### Description of the task:
Return exactly and only these lines: the first of the listing through the one containing "return layer *".

### Provided information:
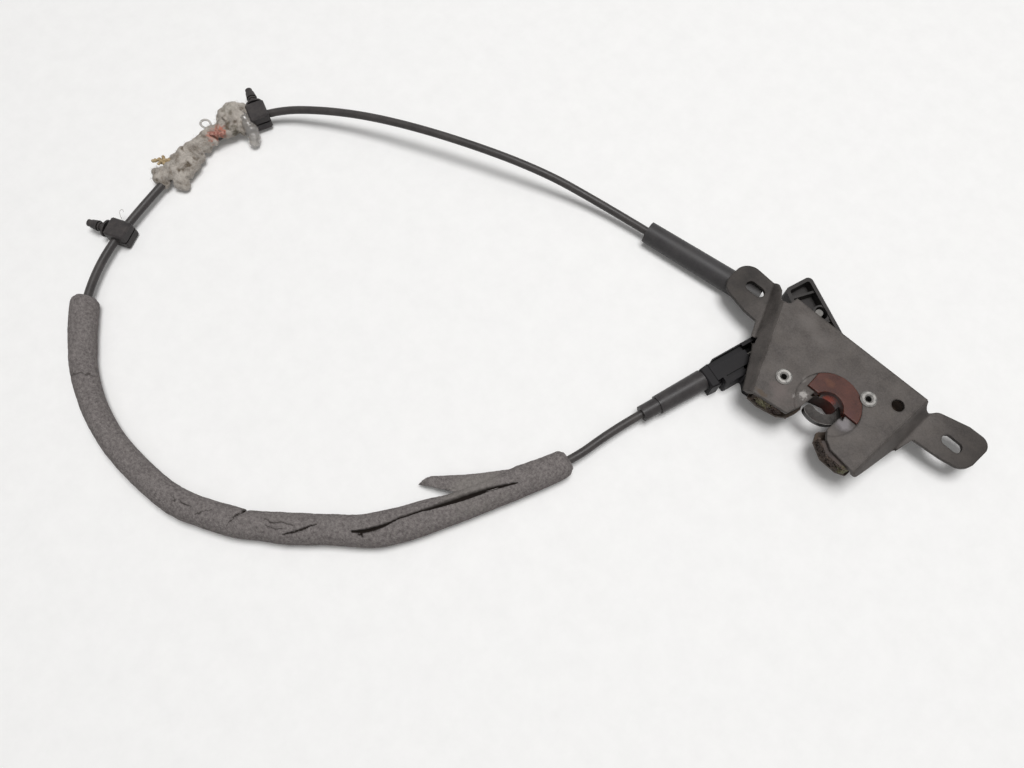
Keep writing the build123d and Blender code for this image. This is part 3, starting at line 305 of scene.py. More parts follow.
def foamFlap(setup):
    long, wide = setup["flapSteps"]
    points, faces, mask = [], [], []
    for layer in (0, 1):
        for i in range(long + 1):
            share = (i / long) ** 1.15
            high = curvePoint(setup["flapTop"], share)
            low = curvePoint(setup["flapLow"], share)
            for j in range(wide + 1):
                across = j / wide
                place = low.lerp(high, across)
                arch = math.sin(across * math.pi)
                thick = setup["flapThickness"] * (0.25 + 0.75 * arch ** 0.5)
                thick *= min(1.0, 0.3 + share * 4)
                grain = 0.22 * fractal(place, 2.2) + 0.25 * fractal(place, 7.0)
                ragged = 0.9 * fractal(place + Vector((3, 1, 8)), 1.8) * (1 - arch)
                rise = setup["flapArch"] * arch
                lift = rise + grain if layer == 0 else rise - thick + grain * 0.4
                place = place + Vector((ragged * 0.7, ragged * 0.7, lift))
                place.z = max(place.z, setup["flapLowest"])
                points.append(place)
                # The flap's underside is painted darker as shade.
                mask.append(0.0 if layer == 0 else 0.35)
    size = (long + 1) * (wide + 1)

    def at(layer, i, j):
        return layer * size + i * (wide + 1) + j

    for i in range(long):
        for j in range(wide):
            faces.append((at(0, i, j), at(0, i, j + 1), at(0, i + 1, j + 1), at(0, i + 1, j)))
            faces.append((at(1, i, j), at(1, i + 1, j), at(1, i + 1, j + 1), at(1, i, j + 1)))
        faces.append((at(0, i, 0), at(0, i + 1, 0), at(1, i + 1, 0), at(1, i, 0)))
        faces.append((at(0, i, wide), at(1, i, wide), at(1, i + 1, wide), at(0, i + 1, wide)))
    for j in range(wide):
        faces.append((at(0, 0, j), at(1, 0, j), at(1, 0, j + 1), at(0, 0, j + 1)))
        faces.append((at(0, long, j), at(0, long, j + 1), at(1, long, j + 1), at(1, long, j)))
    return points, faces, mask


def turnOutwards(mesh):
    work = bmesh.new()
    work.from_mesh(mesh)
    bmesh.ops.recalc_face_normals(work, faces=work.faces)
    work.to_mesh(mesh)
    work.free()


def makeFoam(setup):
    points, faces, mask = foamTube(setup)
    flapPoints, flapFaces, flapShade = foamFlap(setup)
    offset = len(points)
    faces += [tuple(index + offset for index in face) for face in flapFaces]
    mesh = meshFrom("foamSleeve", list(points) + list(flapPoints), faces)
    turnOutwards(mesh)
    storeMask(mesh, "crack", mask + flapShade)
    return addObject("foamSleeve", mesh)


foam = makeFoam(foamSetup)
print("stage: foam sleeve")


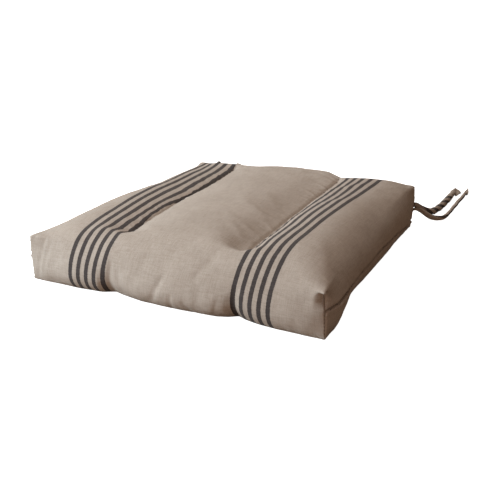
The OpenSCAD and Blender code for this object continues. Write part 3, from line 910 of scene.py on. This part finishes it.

### Reply:
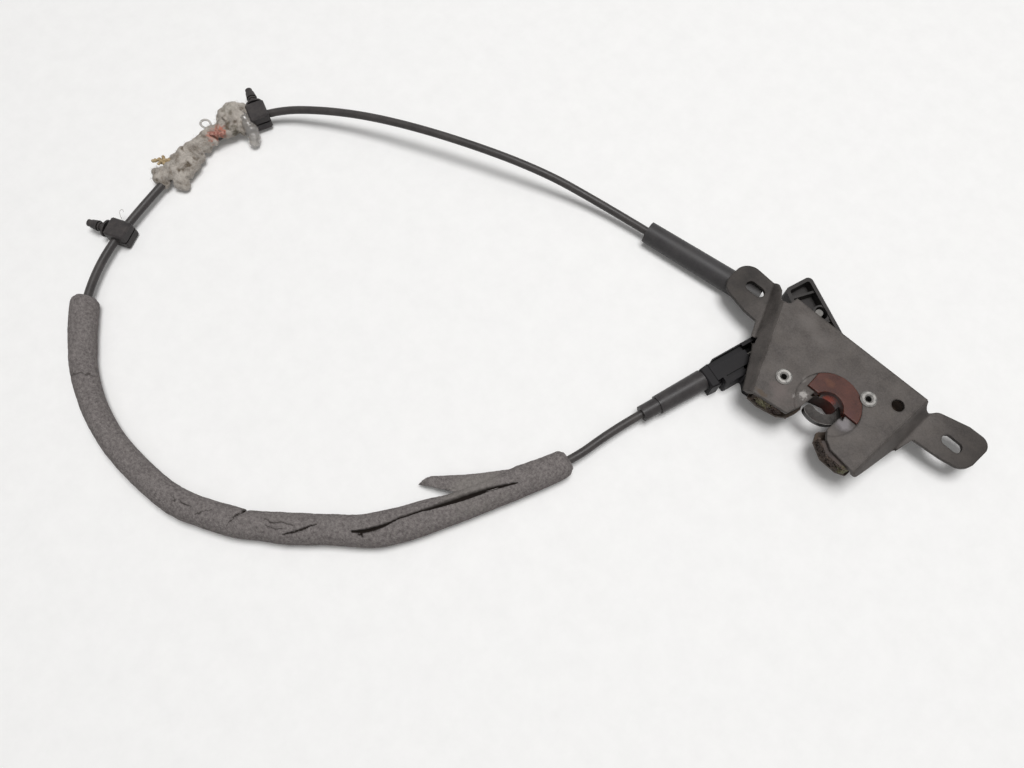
Keep writing the build123d and Blender code for this image. This is part 3, starting at line 305 of scene.py. More parts follow.
def foamFlap(setup):
    long, wide = setup["flapSteps"]
    points, faces, mask = [], [], []
    for layer in (0, 1):
        for i in range(long + 1):
            share = (i / long) ** 1.15
            high = curvePoint(setup["flapTop"], share)
            low = curvePoint(setup["flapLow"], share)
            for j in range(wide + 1):
                across = j / wide
                place = low.lerp(high, across)
                arch = math.sin(across * math.pi)
                thick = setup["flapThickness"] * (0.25 + 0.75 * arch ** 0.5)
                thick *= min(1.0, 0.3 + share * 4)
                grain = 0.22 * fractal(place, 2.2) + 0.25 * fractal(place, 7.0)
                ragged = 0.9 * fractal(place + Vector((3, 1, 8)), 1.8) * (1 - arch)
                rise = setup["flapArch"] * arch
                lift = rise + grain if layer == 0 else rise - thick + grain * 0.4
                place = place + Vector((ragged * 0.7, ragged * 0.7, lift))
                place.z = max(place.z, setup["flapLowest"])
                points.append(place)
                # The flap's underside is painted darker as shade.
                mask.append(0.0 if layer == 0 else 0.35)
    size = (long + 1) * (wide + 1)

    def at(layer, i, j):
        return layer * size + i * (wide + 1) + j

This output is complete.